In your hand, my fellow countrymen, and not in mine, is the momentous issue of civil war. The government will not assail you. You can have no conflict without being yourselves the aggressors. You have no oath in Heaven to destroy the government, while I shall have the most solemn one to preserve, protect, and defend it… We are not enemies, but friends. We must not be enemies. Though passion may have strained, it must not break our bonds of affection. The mystic chords of memory, stretching from every battlefield and patriot grave, to every living heart and hearthstone, all over this broad land, will yet swell the chorus of the Union, when again touched, as surely they will be, by the better angels of our nature. […]
Nobody in their right mind thinks that this president* believes in our better angels touching the mystic chords of anything. He profanes against them. He believes them a source of weakness. He struts and blusters against them with every working breath, but that’s only because the very idea of them terrifies him. If the country rediscovers its better angels, he’s out on his ear—and, perhaps, living in an entirely different form of government housing. He can exist only as president* of a divided country, and the more thoroughly the country is divided, the more power he feels is his.
If anything, Trump appeals to the worst angels of our nature. He is a fearful, insecure man. He lacks curiosity and has never studied anything, other than the superficial trivia of television ratings and media hype. That is his intellectual depth. He’s never written an article or opinion on anything in his life. His tweets, a melange of policy and piffle, are the sum total of his philosophy and passions. Add to that a pathological selfishness, rarely seen in humanity, let alone in public life, and you have a creature in charge, who can neither empathize nor comprehend what is going on around him — so he calls his racist hatemonger speech writer, Stephen Miller, who feeds him great lines like, “When the looting starts, the shooting starts” which only adds to the melee, gasoline on the proverbial fire.

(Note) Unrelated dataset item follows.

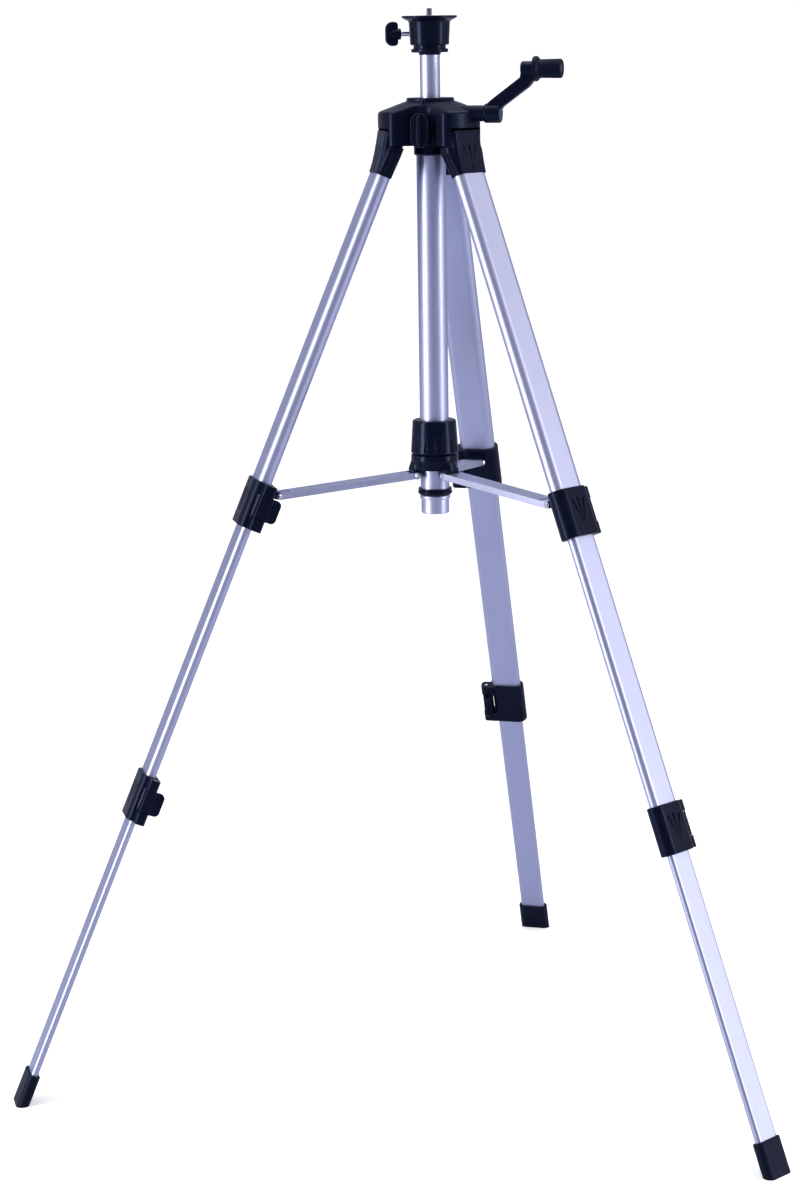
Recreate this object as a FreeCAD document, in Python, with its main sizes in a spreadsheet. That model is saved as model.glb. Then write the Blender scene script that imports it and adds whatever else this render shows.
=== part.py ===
import FreeCAD, Part
import math
import os
import re

import Sketcher

# An elevating surveyor's tripod, in millimetres.
# Origin: on the ground under the column's axis. +Z is up, and the legs stand at the three azimuths below.
# Leg pieces are drawn in a leg frame: origin on the leg's hinge pin, +X out through the leg's broad
# outer face, +Y along the pin and +Z up the leg. Distances "down the leg" are measured from the pin.

DIMENSIONS = (
    # legs as a whole
    ("pivot_reach", 40.7), ("pivot_height", 1070), ("leg_tilt", 23),
    ("right_azimuth", -45), ("rear_azimuth", 75), ("left_azimuth", 195),
    # leg tubes, obround in section
    ("top_wide", 42), ("top_thick", 17), ("top_wall", 1.2),
    ("mid_wide", 36.5), ("mid_thick", 12), ("mid_wall", 1.1),
    ("low_wide", 31), ("low_thick", 8), ("low_wall", 1.0),
    # stations down the leg
    ("socket_end", 45), ("plug_end", 62), ("top_tube_end", 418),
    ("mid_tube_start", 380), ("mid_tube_end", 770.4),
    ("low_tube_start", 735), ("low_tube_end", 1150), ("foot_start", 1124.3), ("foot_cut", 1185),
    ("upper_collar_start", 404.6), ("lower_collar_start", 757.2), ("collar_long", 54),
    # leg socket
    ("socket_wide", 43), ("socket_thick", 18), ("socket_crown", 10), ("crown_edge", 5),
    ("rib_round", 1.1), ("rib_apart", 6), ("rib_start", 20), ("rib_end", 42),
    ("boot_face", 16.8), ("boot_top", 1), ("boot_edge", 5), ("boot_lean", 9.5), ("boot_groove_face", 13.4),
    ("flank_half", 26.4), ("flank_drop", 19), ("flank_edge", 6), ("flank_inner_top", 9),
    ("flank_slope", 17.2),
    # collars and their levers
    ("upper_collar_wide", 49), ("upper_collar_thick", 25),
    ("lower_collar_wide", 43.5), ("lower_collar_thick", 20),
    ("ear_long", 13.4), ("ear_reach", 10), ("ear_face", 2.5), ("ear_root", 7), ("ear_corner", 4.5),
    ("ear_inset", 0.6), ("window_front", 5.2),
    ("lever_sink", 1.6), ("lever_axis_in", 4), ("lever_axis_up", 3.6), ("lever_pin_round", 1.6),
    ("tab_reach", 11.6), ("tab_low", 0.5), ("tab_high", 5.0), ("tab_corner", 5.5), ("tab_droop", 0.9),
    ("barrel_edge", 2.6), ("lever_inset", 2.6),
    ("lug_station", 414), ("lug_in", 23.3), ("lug_wide", 18), ("lug_round", 3.8),
    # grooves moulded in collars and sockets
    ("groove_long", 27), ("groove_round", 1.7), ("groove_tip", 0.35), ("groove_spread", 9),
    ("groove_fan", 17), ("groove_rise", 1.5), ("socket_groove_top", 16), ("collar_groove_top", 13),
    # feet
    ("foot_wide", 37.5), ("foot_thick", 14),
    # spreader
    ("hub_reach", 23), ("hub_height", 695), ("arm_long", 158.74), ("arm_slope", 5.49),
    ("arm_wide", 24), ("arm_high", 7), ("arm_wall", 1.2), ("arm_web_cut", 12.8), ("arm_hub_cut", 7.5),
    ("hub_top", 718), ("hub_bottom", 701), ("hub_round", 26.7), ("flare_reach", 16), ("flare_low", 14.5),
    ("flare_high", 11.5), ("flare_long", 9), ("lug_half", 10), ("hub_nose_round", 4.5),
    ("collet_round", 18.4), ("collet_long", 16),
    ("rivet_round", 1.7), ("rivet_head", 3.0), ("rivet_dome", 1.3),
    ("nut_low", 718.6), ("nut_high", 756.5), ("nut_low_round", 26.7), ("nut_high_round", 24.6),
    ("nut_bore", 18.6), ("nut_gap", 0.35), ("flute_count", 16), ("flute_round", 2.1), ("flute_tip", 0.7),
    ("flute_long", 21), ("flute_start", 4.5),
    # column and pole
    ("column_round", 16.25), ("column_wall", 1.2), ("column_low", 671), ("column_high", 1082),
    ("plug_bore", 12.4), ("plug_round", 15.7), ("plug_rim", 17.1), ("plug_drop", 20.4), ("plug_rise", 18),
    ("stop_round", 19.35), ("stop_seat", 17.4), ("stop_waist", 18.2), ("stop_top", 19), ("stop_high", 8),
    ("pole_round", 11), ("pole_wall", 1.5), ("pole_low", 700), ("pole_high", 1190),
    ("rack_wide", 6), ("rack_back", 8.6), ("rack_root", 9.75), ("rack_tip", 11.8),
    ("rack_low", 805), ("rack_high", 1104),
    ("gear_module", 1), ("pinion_teeth", 14), ("pressure_angle", 20), ("backlash", 0.12),
    ("pinion_wide", 5.6),
    # head housing
    ("head_low", 1061), ("head_round", 58), ("dome_rim", 66), ("dome_rim_high", 1094), ("head_ring", 26.2),
    ("ring_low", 1109), ("head_high", 1112), ("lobe_half", 28), ("waist_round", 37),
    ("lobe_corner", 10), ("waist_blend", 17), ("dome_edge", 4),
    ("pocket_half", 22.4), ("pocket_reach", 24), ("pocket_roof", 1086), ("skirt_wall", 5),
    ("skirt_low", 1080), ("neck_low", 1049.6), ("neck_round", 18.8), ("neck_lip", 1.6),
    ("pin_round", 3), ("pin_seat", 3), ("stop_boss_round", 3.4), ("stop_boss_out", 30.5),
    ("stop_boss_low", 1101), ("stop_boss_high", 1110.5),
    # crank
    ("crank_azimuth", -15), ("crank_offset", 18), ("crank_height", 1095), ("crank_shaft_round", 3.5),
    ("crank_neck_round", 8.7), ("crank_neck_end", 65.6), ("crank_hub_start", 66), ("crank_hub_end", 84),
    ("crank_hub_round", 10.5), ("crank_throw", 47), ("crank_eye_start", 107), ("crank_eye_end", 120),
    ("crank_arm_wide", 13), ("crank_eye_round", 8.2), ("crank_inside", 14),
    ("grip_start", 120.4), ("grip_flange_end", 128), ("grip_end", 152),
    ("grip_round", 10.4), ("grip_flange", 13.5), ("grip_bolt_round", 3), ("grip_recess", 7),
    ("grip_recess_deep", 3), ("bolt_head_round", 5.4), ("bolt_head_high", 2),
    ("grip_flute_round", 0.9), ("grip_flute_count", 20),
    # pole lock
    ("lock_azimuth", 255), ("lock_height", 1078), ("lock_stud_round", 3), ("lock_stud_in", 12.6),
    ("lock_plate_in", 45), ("lock_plate_out", 49.5), ("lock_blade_out", 56),
    ("lock_wide", 20), ("lock_high", 37), ("lock_corner", 9), ("lock_blade_thick", 3),
    ("lock_boss_round", 7.5), ("lock_boss_long", 7.5),
    # platform
    ("flange_round", 30.3), ("flange_high", 1200), ("flange_edge", 1198), ("body_top", 1194.6),
    ("body_top_round", 22.6), ("body_low", 1168.5), ("body_low_round", 21.3), ("groove_in", 17.8),
    ("groove_low", 1164.6), ("ring_bottom", 1160.6), ("ring_round", 20.3), ("cone_low", 1158),
    ("cone_round", 12.5),
    ("screw_round", 3.175), ("screw_low", 1200.4), ("screw_high", 1208.2), ("screw_neck", 2.7),
    ("shank_round", 3.8),
    ("knob_azimuth", 187), ("knob_height", 1180.6), ("knob_shaft_round", 2.5), ("knob_shaft_in", 11.6),
    ("knob_in", 31.5), ("knob_out", 48.6), ("knob_high", 28), ("knob_thick", 6.4), ("knob_hub_round", 6),
    # clearances
    ("run_gap", 0.05), ("fixed_gap", 0.02), ("slide_gap", 0.15), ("side_gap", 0.3),
)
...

Trump has always been egregiously and unspeakably out of his depth for this job. Yet he got it. How? Television. He’s a master of television — but even there, only if he’s got an army of enablers making it happen. Television is a wonderful medium. There is nothing better to record events in real time. But it is a two-dimensional medium. It doesn’t give the necessary background and context to any situation, to allow one to understand fully what it is depicted on the screen.
It’s a dimension of images and sound bites, not depth. It pulls emotional triggers, rather than dispassionately explaining. This is where it became a perverse tool in the hands of someone like Trump. He, like television itself, has no intrinsic depth, either. He is a creature of sound bites and images. He has no substance. All he ever wanted from the office of president, was the ceremonial aspect of it (and of course the opportunity to grift.) He saw the office as a way to be constantly on camera and adored. He wanted to be photographed with world leaders — until he found out that they weren’t going to play into his hands and fawn on him. A great many people haven’t played into Trump’s hands, which is the nature of leadership, most certainly at the top. And Trump can’t play at that level — at all. All he is, is a simulicrum of a president and of a man. The only thing he’s good at is television. And while being good at television is certainly a good thing in politics, it doesn’t speak to the competence of a person in the given job. For that you have to look at their track record and Trump has none. Cleverness is not a substitute for ability, except to a con man like Trump. Perception may be everything, and that is what Trump depends upon for survival, but at some point lies aren’t enough and some actual work needs to be done, and that’s where we are.
Trump got into politics for attention, but right now, today, he’s hiding from the attention. The White House has announced a photo lid for the day, which means Trump is hiding inside, watching cable TV and fretting about what to do. And off in the corner Jared Kushner is talking with Stephen Miller and deciding our fate.
We have never been so dividied and so in peril as a nation, not even during the Civil War. There is no top leadership in our government, there is only a vacuum. Seventy-five cities experienced demonstrations in the past 24 hours and from our supposed leader? Crickets.